Siamo di nuovo sul percorso “consigliato”. Raggiunto l’alpeggio, il sentiero da prendere è quello senza indicazioni che scende dritto nel bosco: va invece evitato il sentiero in costa che riporta all’Alpe Granda. La discesa nel bosco, salvo qualche breve tratto ricoperto di ghiaccio vivo, è semplice e piacevole e mi porta ben presto sulla strada che collega l’Alpe Granda con le località Our e Nansegolo, frazioni di Buglio in Monte. Dopo un paio di tornanti in discesa, all’altezza delle prime case, trovo sulla destra un sentierino che mi permette di accorciare un po’ il percorso.
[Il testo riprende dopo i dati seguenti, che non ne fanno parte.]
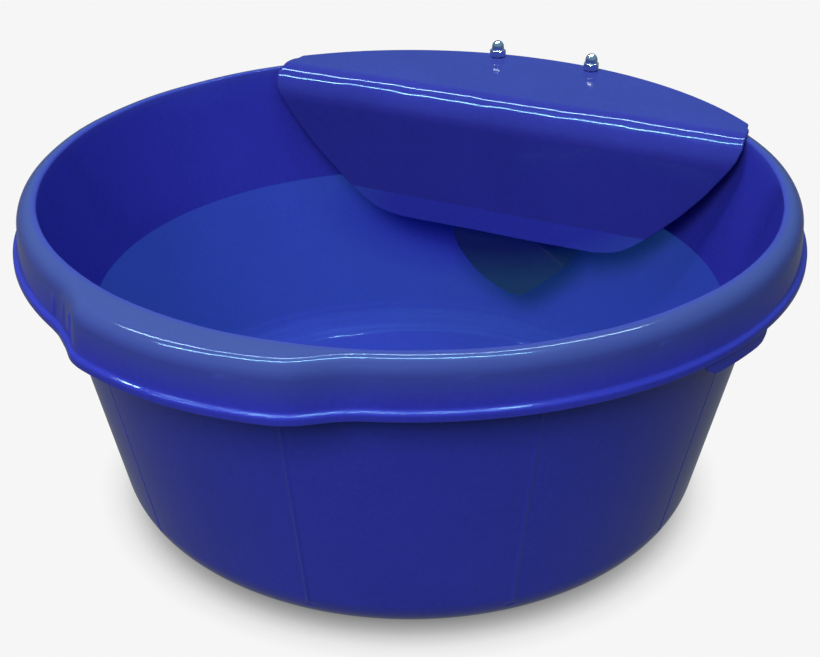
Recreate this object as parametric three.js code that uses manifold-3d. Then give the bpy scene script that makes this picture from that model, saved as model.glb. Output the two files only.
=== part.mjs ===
// Round moulded water tub with a bent splash guard bolted to its rim and a
// float valve behind the guard. Millimetres, +Z up. The origin is the centre
// of the base on the ground, and +Y points from the centre to the inlet.
import * as THREE from 'three';
import { mergeVertices } from 'three/addons/utils/BufferGeometryUtils.js';
import Module from 'manifold-3d';

const wasm = await Module();
wasm.setup();

// ---------------------------------------------------------------- dimensions
const RIM_Z = 268;            // top of the rim above the ground
const WALL_R0 = 289.6;         // outer wall radius, carried up to the rim plane
const WALL_TAPER = 0.2168;    // wall radius lost per mm of depth (about 12 degrees)
const WALL_T = 3.8;           // moulded wall thickness
const FILLET_R = 42;          // outside radius between the wall and the base
const FILLET_IN = 48;         // inside radius there: the corner is a little thicker
const RECESS_R = 150;         // raised disc in the middle of the floor
const RECESS_H = 2.5;
const SKIRT_H = 41;           // depth of the turned-down rim
const GRIP_OUT = 19.5;        // how far a hand grip swells out of the rim
const GRIP_DEG = -94;         // direction of the front grip; the other is opposite
// swell of a grip at angles from its middle, degrees and share of GRIP_OUT: a
// slight bow that drops in an S at each end
const GRIP_BOW = [[0, 1], [6, 0.95], [12, 0.87], [14.6, 0.80], [16.3, 0.64], [18, 0.41], [20.8, 0.13], [23.3, 0]];
const SEG = 96;               // facets round the tub
const RIB_DEG = [-82.5, 36];  // first wall rib and the spacing
const RIB_W = 2.2;
const RIB_OUT = 1.0;
const TAB_DEG = [-17.5, 162.5];
const TAB_HALF = 7;           // half angle of a hanging tab
const TAB_LOW = 51.5;         // its lower edge below the rim

const SHEET = 3.3;            // guard sheet thickness
const GUARD_Z = RIM_Z + 0.3;  // underside of the guard's flat top
const GUARD_BACK = 300;       // radius of the guard's back edge
const BEND_Y = 166;           // front face of the flap just below the bend
const BEND_R = 26;            // outside radius of the bend
const FLAP_LEAN = 5;          // degrees that the flap leans back
const FLAP_Z = RIM_Z - 124;   // lower edge of the flap

const BOLT_DEG = 9.1;         // each side of +Y
const BOLT_PCR = 291.95;      // bolts stand on this radius
const M8 = 8, M8_HOLE = 9, M8_AF = 13;
const HEAD_Z = RIM_Z - 24;    // bolt head bears here, wedged in the rim channel
const HEAD_H = 5.3, BOLT_L = 35;
const NUT_H = 6.5, DOME_H = 8.5;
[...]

Non ci sono indicazioni, ma so più o meno in che direzione andare. Certo, procederei molto più in fretta se il sentiero non fosse ricoperto da un instabile manto di foglie secche, dove mi trovo immersa, in alcuni punti, fino al ginocchio. Dopo un tratto di sentiero che mi sembrerebbe molto ripido, se non fossi da poco riemersa dalla mia epica ravanata sotto il monte Scermendone, riguadagno la strada, ora asfaltata, e sempre in discesa arrivo al bivio per Buglio in Monte.
Senza scendere a Buglio, tengo la destra e proseguo comodamente su asfalto per un altro chilometro. Incontro una galleria e, poco prima, le indicazioni della via dei Terrazzamenti. Io qui mi trovo su un terreno arcinoto, ma i cartelli gialli dei Terrazzamenti aiuteranno senz’altro i neofiti a orientarsi da qui ad Ardenno.
Sempre seguendo le indicazioni, si lascia la strada asfaltata per prendere verso sinistra la mulattiera che ne taglia i tornanti. Si passa dalle prime baite di Gaggio per poi arrivare al paesello vero e proprio, dove come al solito vengo accolta dalle facce perplesse di due alpaca.
Proseguendo in discesa, sempre su facile e panoramica mulattiera, si comincia finalmente a vedere Ardenno a pochi chilometri di distanza.
L’ultimo tratto di mulattiera è particolarmente bello con la luce calda del pomeriggio. Ben presto arrivo in paese e, con un ultimo chilometro in piano, raggiungo la macchina.